((
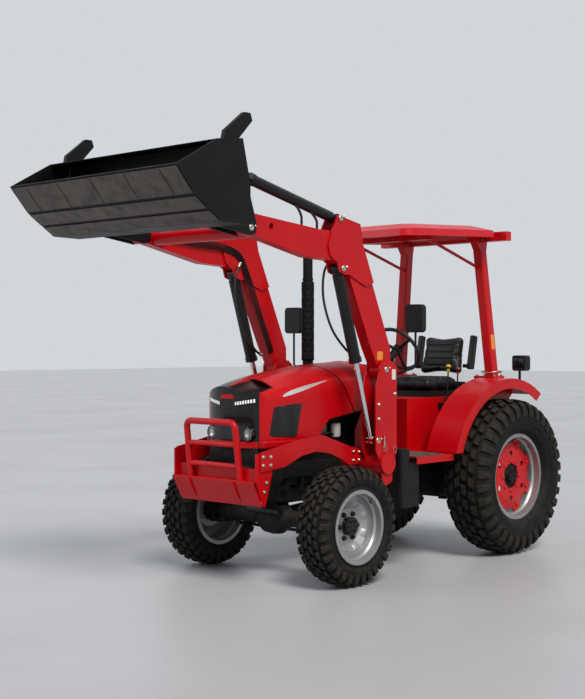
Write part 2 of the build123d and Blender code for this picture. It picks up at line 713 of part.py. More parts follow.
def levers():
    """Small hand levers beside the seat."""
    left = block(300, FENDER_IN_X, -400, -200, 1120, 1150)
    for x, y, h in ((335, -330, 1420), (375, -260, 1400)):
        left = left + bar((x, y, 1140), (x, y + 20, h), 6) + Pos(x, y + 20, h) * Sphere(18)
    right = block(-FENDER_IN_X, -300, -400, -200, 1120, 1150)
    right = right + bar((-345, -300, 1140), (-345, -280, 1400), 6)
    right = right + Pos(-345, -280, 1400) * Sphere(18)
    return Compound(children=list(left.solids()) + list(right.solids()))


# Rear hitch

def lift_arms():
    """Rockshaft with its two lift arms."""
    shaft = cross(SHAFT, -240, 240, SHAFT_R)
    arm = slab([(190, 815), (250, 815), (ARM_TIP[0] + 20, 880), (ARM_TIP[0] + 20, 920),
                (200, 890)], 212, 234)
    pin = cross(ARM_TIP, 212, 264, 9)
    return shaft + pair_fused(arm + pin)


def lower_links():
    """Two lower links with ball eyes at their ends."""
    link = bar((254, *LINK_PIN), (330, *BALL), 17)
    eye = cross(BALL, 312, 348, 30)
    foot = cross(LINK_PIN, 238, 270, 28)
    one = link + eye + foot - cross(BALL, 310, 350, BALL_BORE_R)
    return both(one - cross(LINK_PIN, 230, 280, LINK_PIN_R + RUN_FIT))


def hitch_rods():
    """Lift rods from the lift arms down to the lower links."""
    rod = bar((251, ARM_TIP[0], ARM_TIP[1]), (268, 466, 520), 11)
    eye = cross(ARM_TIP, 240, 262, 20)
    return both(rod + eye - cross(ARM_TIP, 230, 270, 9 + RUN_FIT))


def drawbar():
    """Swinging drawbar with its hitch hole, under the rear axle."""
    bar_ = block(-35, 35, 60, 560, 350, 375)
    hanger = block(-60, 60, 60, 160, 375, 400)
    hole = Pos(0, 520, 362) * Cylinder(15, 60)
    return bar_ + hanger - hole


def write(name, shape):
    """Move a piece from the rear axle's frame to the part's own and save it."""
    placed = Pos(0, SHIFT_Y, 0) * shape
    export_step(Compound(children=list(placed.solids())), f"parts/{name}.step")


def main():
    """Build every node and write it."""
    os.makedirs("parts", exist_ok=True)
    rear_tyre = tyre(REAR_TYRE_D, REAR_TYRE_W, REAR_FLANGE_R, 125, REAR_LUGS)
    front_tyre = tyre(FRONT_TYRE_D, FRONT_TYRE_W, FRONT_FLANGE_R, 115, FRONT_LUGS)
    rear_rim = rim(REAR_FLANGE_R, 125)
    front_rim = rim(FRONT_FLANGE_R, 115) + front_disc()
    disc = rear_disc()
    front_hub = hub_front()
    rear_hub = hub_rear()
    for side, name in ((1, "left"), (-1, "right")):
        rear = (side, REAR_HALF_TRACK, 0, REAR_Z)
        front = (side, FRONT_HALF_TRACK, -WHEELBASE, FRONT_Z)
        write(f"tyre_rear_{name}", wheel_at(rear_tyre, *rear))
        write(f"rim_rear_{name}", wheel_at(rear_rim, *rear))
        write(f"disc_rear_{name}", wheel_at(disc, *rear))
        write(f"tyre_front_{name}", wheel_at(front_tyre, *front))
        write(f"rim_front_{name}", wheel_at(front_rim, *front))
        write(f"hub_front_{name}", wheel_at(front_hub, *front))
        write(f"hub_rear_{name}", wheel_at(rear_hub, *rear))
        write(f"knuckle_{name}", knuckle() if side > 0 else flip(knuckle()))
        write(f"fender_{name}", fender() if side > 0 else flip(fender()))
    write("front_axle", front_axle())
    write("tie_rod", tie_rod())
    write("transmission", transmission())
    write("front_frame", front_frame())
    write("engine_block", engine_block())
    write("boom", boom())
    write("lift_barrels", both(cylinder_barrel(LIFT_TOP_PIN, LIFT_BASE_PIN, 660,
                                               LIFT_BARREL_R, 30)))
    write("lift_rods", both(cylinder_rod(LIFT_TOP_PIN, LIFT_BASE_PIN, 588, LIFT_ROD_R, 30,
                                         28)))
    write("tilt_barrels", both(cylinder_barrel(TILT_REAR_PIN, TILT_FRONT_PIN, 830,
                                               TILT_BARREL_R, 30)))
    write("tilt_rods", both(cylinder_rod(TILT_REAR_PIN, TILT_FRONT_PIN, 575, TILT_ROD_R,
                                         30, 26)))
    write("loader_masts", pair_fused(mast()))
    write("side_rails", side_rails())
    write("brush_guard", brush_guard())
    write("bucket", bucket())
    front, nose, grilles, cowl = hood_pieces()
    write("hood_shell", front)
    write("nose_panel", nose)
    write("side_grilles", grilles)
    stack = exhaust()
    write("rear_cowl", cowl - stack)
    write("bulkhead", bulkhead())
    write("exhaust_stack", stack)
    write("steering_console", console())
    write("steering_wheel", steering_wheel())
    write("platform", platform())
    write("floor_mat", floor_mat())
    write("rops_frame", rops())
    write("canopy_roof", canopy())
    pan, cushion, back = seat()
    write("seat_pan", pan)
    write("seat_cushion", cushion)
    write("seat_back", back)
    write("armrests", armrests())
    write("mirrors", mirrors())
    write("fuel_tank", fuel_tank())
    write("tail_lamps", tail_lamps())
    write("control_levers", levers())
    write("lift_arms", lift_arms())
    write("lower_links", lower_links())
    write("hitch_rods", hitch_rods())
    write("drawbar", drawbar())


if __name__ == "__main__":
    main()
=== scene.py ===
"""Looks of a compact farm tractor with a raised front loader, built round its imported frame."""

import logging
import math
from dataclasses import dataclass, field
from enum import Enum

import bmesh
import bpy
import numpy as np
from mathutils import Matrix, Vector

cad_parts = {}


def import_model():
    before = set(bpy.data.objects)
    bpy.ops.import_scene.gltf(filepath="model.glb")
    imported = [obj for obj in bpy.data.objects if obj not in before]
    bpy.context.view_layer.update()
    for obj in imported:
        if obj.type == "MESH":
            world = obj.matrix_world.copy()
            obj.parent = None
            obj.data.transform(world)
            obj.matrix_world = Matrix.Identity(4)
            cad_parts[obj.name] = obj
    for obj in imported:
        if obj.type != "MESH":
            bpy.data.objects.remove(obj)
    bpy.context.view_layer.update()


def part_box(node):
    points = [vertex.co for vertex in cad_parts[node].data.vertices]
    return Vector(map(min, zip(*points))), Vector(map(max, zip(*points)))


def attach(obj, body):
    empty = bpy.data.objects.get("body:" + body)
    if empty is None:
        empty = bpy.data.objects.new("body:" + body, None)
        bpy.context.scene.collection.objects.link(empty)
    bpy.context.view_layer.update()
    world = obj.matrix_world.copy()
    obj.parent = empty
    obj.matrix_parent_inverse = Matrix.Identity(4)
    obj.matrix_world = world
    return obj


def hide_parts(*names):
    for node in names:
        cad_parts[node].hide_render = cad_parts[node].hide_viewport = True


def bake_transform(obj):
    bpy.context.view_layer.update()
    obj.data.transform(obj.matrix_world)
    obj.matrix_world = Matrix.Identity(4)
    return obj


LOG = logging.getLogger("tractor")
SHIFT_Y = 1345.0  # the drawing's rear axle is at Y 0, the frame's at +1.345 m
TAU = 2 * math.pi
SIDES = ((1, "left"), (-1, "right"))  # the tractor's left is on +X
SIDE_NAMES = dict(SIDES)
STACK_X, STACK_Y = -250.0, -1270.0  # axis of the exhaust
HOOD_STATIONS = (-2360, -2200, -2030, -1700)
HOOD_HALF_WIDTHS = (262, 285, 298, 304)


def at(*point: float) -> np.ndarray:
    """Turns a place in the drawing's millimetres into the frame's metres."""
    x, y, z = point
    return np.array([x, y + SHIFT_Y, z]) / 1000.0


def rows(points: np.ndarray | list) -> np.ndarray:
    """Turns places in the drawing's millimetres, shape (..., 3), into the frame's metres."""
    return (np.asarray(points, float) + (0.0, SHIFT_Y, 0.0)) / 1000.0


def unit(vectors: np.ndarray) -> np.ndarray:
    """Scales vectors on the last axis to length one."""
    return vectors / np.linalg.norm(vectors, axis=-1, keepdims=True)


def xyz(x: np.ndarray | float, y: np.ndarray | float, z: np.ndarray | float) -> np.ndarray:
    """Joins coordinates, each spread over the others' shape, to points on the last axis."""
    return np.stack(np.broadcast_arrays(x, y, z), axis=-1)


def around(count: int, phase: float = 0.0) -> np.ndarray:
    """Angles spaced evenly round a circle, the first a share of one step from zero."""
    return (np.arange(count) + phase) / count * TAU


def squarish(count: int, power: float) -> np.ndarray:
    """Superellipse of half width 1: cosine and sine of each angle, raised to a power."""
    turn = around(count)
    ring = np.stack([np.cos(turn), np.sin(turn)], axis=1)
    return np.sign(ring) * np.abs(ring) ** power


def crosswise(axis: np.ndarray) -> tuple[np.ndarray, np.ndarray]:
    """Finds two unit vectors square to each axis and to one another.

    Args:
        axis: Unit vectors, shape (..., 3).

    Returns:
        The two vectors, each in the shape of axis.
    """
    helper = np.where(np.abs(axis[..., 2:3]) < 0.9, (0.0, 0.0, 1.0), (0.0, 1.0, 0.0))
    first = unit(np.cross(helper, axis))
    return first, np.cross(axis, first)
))
# What you need to do:
Within the listing above, the range opens at the line with "cowl - stack)" and closes at the line with "if empty is". Reproduce exactly the lines of that range, including both ends.

# Response to the task:
    write("rear_cowl", cowl - stack)
    write("bulkhead", bulkhead())
    write("exhaust_stack", stack)
    write("steering_console", console())
    write("steering_wheel", steering_wheel())
    write("platform", platform())
    write("floor_mat", floor_mat())
    write("rops_frame", rops())
    write("canopy_roof", canopy())
    pan, cushion, back = seat()
    write("seat_pan", pan)
    write("seat_cushion", cushion)
    write("seat_back", back)
    write("armrests", armrests())
    write("mirrors", mirrors())
    write("fuel_tank", fuel_tank())
    write("tail_lamps", tail_lamps())
    write("control_levers", levers())
    write("lift_arms", lift_arms())
    write("lower_links", lower_links())
    write("hitch_rods", hitch_rods())
    write("drawbar", drawbar())


if __name__ == "__main__":
    main()
=== scene.py ===
"""Looks of a compact farm tractor with a raised front loader, built round its imported frame."""

import logging
import math
from dataclasses import dataclass, field
from enum import Enum

import bmesh
import bpy
import numpy as np
from mathutils import Matrix, Vector

cad_parts = {}


def import_model():
    before = set(bpy.data.objects)
    bpy.ops.import_scene.gltf(filepath="model.glb")
    imported = [obj for obj in bpy.data.objects if obj not in before]
    bpy.context.view_layer.update()
    for obj in imported:
        if obj.type == "MESH":
            world = obj.matrix_world.copy()
            obj.parent = None
            obj.data.transform(world)
            obj.matrix_world = Matrix.Identity(4)
            cad_parts[obj.name] = obj
    for obj in imported:
        if obj.type != "MESH":
            bpy.data.objects.remove(obj)
    bpy.context.view_layer.update()


def part_box(node):
    points = [vertex.co for vertex in cad_parts[node].data.vertices]
    return Vector(map(min, zip(*points))), Vector(map(max, zip(*points)))


def attach(obj, body):
    empty = bpy.data.objects.get("body:" + body)
    if empty is None:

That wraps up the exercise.